Y entonces, aún a pesar de quienes procuran desvincular la festividad de su origen místico, indefectiblemente, incluso para éstos como una reverberación distante, vinculamos el mensaje de Navidad al anuncio que en Belén Efrata vio la luz hace más de dos milenios, cuya emotiva simpleza encierra el significado de todo, del Alfa y Omega, de quien encarna a la primera y a la última letra del alfabeto griego, el origen y el final mismo de todas las cosas que son, fueron y serán.
Aquel nacimiento es un ejemplo de sencillez y pureza respecto del cual deberíamos preguntarnos si en nuestra familia, en nuestra comunicad, en nuestro país, hemos logrado imitar.

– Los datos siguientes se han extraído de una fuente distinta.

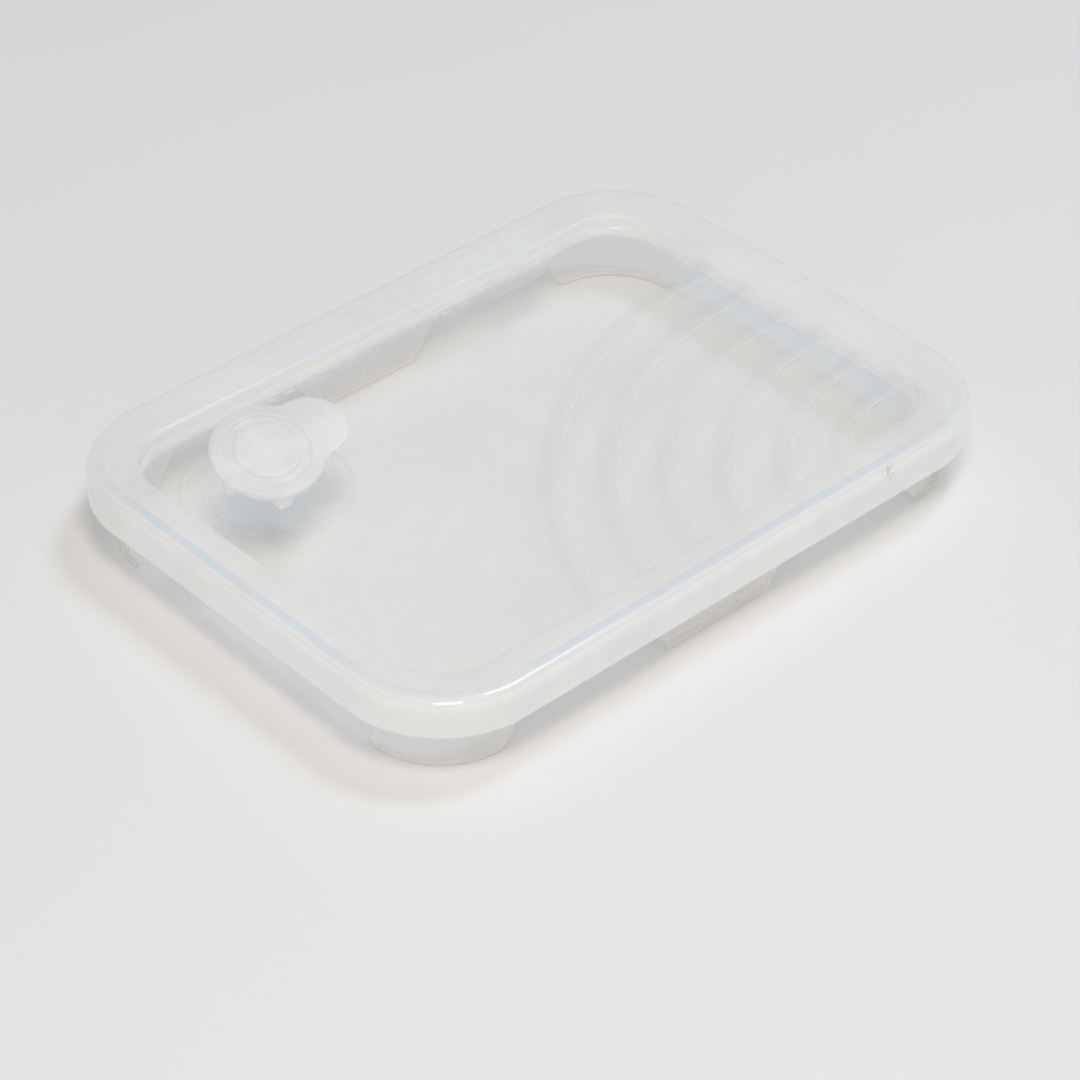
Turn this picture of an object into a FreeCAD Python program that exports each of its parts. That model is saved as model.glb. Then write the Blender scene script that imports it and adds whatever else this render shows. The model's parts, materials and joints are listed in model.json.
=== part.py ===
import FreeCAD, Part
import math
import os

import Sketcher

# A rectangular silicone lid for a flat box, with a vent plug.
# X runs along the lid, Y across it and Z up. The origin is the middle of the lid's outline, on the
# surface that its six feet stand on. All sizes are in millimetres.

doc = FreeCAD.newDocument("silicone_lid")
sheet = doc.addObject("Spreadsheet::Sheet", "sizes")

SIZES = {
    # outline and levels
    "lid_length": 180.0,
    "lid_width": 132.6,
    "corner_radius": 26.0,
    "rim_bottom": 12.7,
    "crown_under": 19.4,
    "crown_top": 22.0,
    "panel_under": 15.4,
    "panel_top": 17.0,
    # the hood round the edge: insets are measured inwards from the outer wall
    "wall_thickness": 1.6,
    "plateau_inset": 4.0,
    "plateau_end_inset": 11.0,
    "plateau_end_drop": 0.9,
    "inner_edge_drop": 1.4,
    "hood_inset": 12.0,
    "shoulder_radius": 2.4,
    "lip_radius": 0.5,
    # feet
    "foot_inset": 6.0,
    "foot_thickness": 1.6,
    "foot_flare": 0.62,
    "side_foot_half": 15.3,
    "foot_corner_radius": 3.0,
    # raised ripple lines on the panel
    "ripple_centre_x": 72.0,
    "ripple_centre_y": -84.4,
    "ripple_centre_step": 1.9,
    "ripple_first_radius": 105.0,
    "ripple_radius_step": 14.4,
    "ripple_width": 0.9,
    "ripple_height": 0.35,
    # vent seat in the panel
    "vent_x": -57.3,
    "vent_y": 26.0,
    "seat_outer_radius": 15.8,
    "seat_recess_radius": 14.2,
    "seat_bore_radius": 12.1,
    "seat_ledge": 16.0,
    "seat_bottom": 14.4,
    "seat_ring_radius": 20.0,
    "seat_ring_width": 1.0,
    "seat_ring_height": 0.3,
    # vent plug, modelled pressed home and level
    "plug_gap": 0.05,
    "flange_radius": 13.05,
    "flange_thickness": 2.3,
    "flange_edge_radius": 0.45,
    "groove_outer_radius": 10.0,
    "groove_floor": 1.4,
    "button_radius": 7.7,
    "button_height": 2.6,
    "button_edge_radius": 0.6,
    "tab_radius": 8.3,
    "tab_offset": 12.6,
    "tab_neck_radius": 5.0,
    "tab_under": 1.4,
    "tab_top": 2.2,
    "hub_radius": 4.0,
    "fin_top_radius": 11.3,
    "fin_bottom_radius": 10.0,
    "fin_thickness": 3.0,
    "fin_depth": 7.8,
    "fin_corner_radius": 1.6,
    "fin_turn": -10.0,
    # how the plug stands: rocked up about a level line on the side it leans to
    "plug_open_angle": 16.0,
    "plug_lean_azimuth": 258.7,
    "plug_pivot_reach": 37.5,
    # generic raised marks in place of lettering
    "pad_x": 40.0,
    "pad_y": 50.2,
    "pad_length": 17.0,
    "pad_width": 6.0,
    "pad_slant": 3.0,
    "mark_height": 0.3,
    "bead_y": 51.0,
    "bead_start_x": -37.0,
    "bead_length": 3.6,
    "bead_pitch": 5.4,
    "bead_width": 0.9,
}
for row, (alias, value) in enumerate(SIZES.items(), start=1):
    sheet.set(f"A{row}", alias)
    sheet.set(f"B{row}", str(value))
    sheet.setAlias(f"B{row}", alias)
doc.recompute()

RIPPLE_COUNT = 6
BEAD_COUNT = 12

SIDES = {"left": -1, "right": 1}
ENDS = {"front": -1, "back": 1}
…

¿Es en nuestros hogares, en nuestros trabajos, en nuestras sociedades, la verdad un valor? ¿Practicamos la solidaridad? ¿Respetamos las libertades más esenciales? ¿Garantizamos los derechos de nuestros semejantes? ¿Honramos la ley? ¿Respetamos el pensamiento y la opinión ajenos? ¿Perdonamos a quienes nos ofenden? ¿La Justicia se administra con autonomía y libertad? ¿Pueden el amor, la templanza y la comprensión más que el odio, el rencor y la venganza? A aquellos que se han jugado por nosotros, ¿les hemos respondido de la misma manera? ¿Hemos sido comprensivos, tolerantes y justos? ¿Hemos defraudado a quienes tenían fe y confianza en nosotros?
La respuesta, claro está, anida en cada corazón, pero cierto es que, al menos durante esta celebración, honramos los valores esenciales que asignan dignidad y sentido a la vida.
La sonrisa del niño del pesebre inunda los corazones insensibles dotándolos de la benevolencia que en otras épocas difícilmente tienen, los espíritus arrogantes se turban, las miradas altivas se tornan benignas, las lenguas injuriosas de moderan y los puños apretados se distienden.
Es Navidad.
Es tiempo de preparar nuestros corazones a una nueva vida.
Es tiempo de amor, de unión, de tolerancia.
Es tiempo de Paz, de conciliación y de entendimientos.
Es tiempo de transmitir Luz en las palabras.
Y es momento de desear que esa Luz, surgida desde el humilde establo de Belén, se esparza en el corazón de todos para permitirnos entender el gran misterio de la Navidad.